═════ Entries supplied

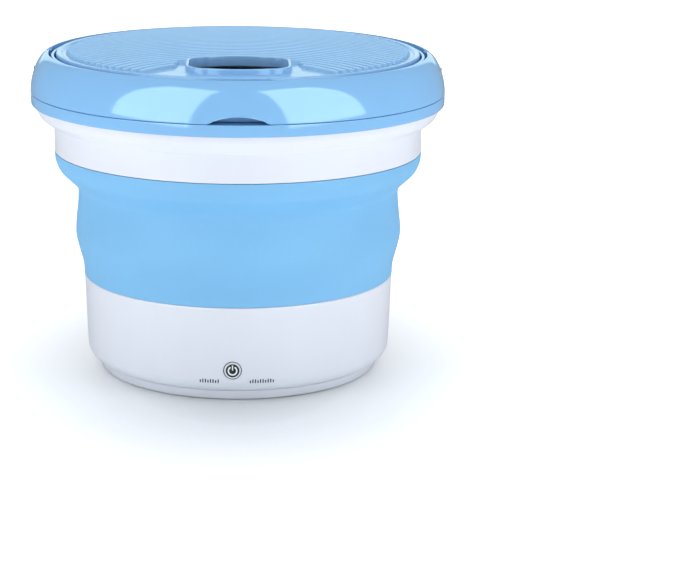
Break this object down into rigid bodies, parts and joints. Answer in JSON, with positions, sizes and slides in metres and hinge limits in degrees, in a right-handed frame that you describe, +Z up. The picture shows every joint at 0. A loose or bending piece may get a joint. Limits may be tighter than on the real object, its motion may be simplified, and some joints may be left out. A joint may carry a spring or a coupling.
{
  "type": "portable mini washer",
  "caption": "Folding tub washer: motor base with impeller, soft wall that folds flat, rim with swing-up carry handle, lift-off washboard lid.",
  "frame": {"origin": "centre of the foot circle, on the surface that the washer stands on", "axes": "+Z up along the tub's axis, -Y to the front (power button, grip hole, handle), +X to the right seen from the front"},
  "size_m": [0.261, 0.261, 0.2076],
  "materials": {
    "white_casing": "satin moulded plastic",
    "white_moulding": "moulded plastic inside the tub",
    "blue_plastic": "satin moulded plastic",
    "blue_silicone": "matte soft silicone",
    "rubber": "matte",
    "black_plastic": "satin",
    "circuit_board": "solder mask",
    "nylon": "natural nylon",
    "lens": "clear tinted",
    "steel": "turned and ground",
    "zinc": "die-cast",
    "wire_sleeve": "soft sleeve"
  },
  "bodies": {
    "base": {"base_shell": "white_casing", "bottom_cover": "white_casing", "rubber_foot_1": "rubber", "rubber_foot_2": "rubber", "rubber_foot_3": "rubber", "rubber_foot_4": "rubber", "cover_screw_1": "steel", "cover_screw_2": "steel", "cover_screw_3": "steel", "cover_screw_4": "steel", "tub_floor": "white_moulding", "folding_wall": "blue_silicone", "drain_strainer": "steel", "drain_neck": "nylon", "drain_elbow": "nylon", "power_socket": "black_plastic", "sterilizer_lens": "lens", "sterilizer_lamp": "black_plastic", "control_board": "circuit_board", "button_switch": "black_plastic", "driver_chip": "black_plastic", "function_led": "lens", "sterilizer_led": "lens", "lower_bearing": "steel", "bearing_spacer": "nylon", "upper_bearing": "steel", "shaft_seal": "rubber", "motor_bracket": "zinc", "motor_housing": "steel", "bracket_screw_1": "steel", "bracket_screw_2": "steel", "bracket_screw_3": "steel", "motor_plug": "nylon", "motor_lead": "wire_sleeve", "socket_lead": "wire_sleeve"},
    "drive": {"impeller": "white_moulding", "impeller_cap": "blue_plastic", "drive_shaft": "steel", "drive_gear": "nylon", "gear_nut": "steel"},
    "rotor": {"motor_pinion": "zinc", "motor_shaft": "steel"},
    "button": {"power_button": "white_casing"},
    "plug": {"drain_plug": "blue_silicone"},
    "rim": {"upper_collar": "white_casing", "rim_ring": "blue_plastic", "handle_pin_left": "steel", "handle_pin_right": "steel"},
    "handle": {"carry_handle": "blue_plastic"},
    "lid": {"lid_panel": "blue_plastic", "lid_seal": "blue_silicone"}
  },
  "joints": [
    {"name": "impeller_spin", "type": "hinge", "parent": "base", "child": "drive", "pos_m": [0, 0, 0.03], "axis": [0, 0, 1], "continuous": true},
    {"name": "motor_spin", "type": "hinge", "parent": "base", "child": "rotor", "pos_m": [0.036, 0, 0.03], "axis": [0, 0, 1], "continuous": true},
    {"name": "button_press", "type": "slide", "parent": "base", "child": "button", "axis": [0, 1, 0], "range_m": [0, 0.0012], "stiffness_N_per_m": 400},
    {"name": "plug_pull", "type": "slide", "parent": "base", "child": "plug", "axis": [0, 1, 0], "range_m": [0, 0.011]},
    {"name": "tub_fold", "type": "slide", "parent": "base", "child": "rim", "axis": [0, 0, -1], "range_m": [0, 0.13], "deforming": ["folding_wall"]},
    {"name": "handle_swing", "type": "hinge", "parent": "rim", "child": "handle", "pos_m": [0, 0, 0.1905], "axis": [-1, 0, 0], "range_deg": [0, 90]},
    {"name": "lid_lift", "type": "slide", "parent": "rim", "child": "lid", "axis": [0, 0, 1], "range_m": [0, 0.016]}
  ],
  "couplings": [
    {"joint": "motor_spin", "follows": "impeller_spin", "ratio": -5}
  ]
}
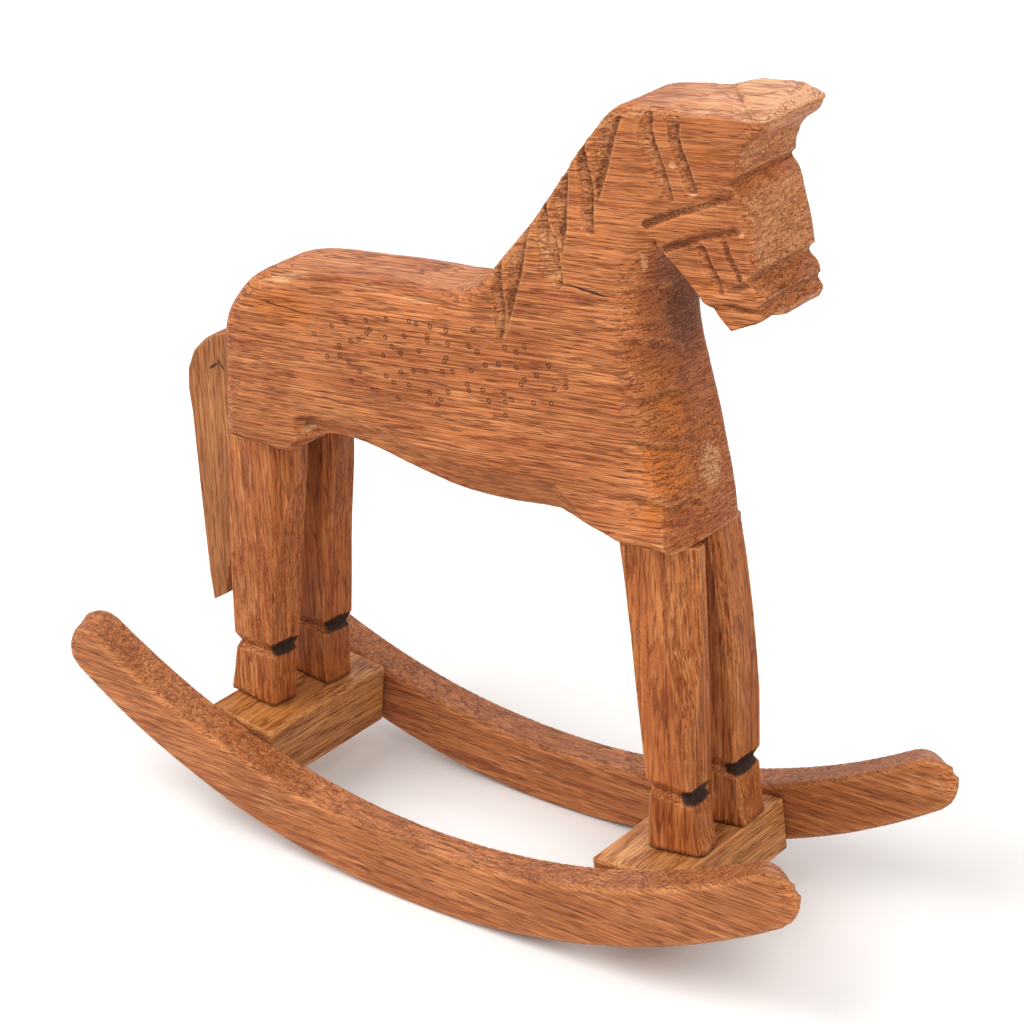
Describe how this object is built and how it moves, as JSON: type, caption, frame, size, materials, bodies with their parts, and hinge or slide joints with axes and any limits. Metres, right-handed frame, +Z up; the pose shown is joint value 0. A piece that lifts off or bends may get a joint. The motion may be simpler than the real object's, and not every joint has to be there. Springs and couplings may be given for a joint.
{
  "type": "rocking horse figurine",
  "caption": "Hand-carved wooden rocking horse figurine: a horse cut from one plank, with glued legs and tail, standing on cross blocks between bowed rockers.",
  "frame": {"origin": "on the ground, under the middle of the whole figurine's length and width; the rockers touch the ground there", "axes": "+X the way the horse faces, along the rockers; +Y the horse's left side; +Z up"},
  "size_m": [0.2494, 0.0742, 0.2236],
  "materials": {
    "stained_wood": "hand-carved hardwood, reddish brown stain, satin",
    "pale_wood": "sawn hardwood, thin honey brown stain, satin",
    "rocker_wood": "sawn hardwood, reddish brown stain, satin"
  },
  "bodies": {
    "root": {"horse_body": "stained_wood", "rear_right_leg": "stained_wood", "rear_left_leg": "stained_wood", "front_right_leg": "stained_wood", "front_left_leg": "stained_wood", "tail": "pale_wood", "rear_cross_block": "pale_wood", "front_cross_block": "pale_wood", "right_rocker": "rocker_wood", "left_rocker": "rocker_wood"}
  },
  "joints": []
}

══════════

## What you need to do
Return each line among the entries that holds the word "type".

## Response to this exercise
  "type": "portable mini washer",
    {"name": "impeller_spin", "type": "hinge", "parent": "base", "child": "drive", "pos_m": [0, 0, 0.03], "axis": [0, 0, 1], "continuous": true},
    {"name": "motor_spin", "type": "hinge", "parent": "base", "child": "rotor", "pos_m": [0.036, 0, 0.03], "axis": [0, 0, 1], "continuous": true},
    {"name": "button_press", "type": "slide", "parent": "base", "child": "button", "axis": [0, 1, 0], "range_m": [0, 0.0012], "stiffness_N_per_m": 400},
    {"name": "plug_pull", "type": "slide", "parent": "base", "child": "plug", "axis": [0, 1, 0], "range_m": [0, 0.011]},
    {"name": "tub_fold", "type": "slide", "parent": "base", "child": "rim", "axis": [0, 0, -1], "range_m": [0, 0.13], "deforming": ["folding_wall"]},
    {"name": "handle_swing", "type": "hinge", "parent": "rim", "child": "handle", "pos_m": [0, 0, 0.1905], "axis": [-1, 0, 0], "range_deg": [0, 90]},
    {"name": "lid_lift", "type": "slide", "parent": "rim", "child": "lid", "axis": [0, 0, 1], "range_m": [0, 0.016]}
Describe how this object is built and how it moves, as JSON: type, caption, frame, size, materials, bodies with their parts, and hinge or slide joints with axes and any limits. Metres, right-handed frame, +Z up; the pose shown is joint value 0. A piece that lifts off or bends may get a joint. The motion may be simpler than the real object's, and not every joint has to be there. Springs and couplings may be given for a joint.
  "type": "rocking horse figurine",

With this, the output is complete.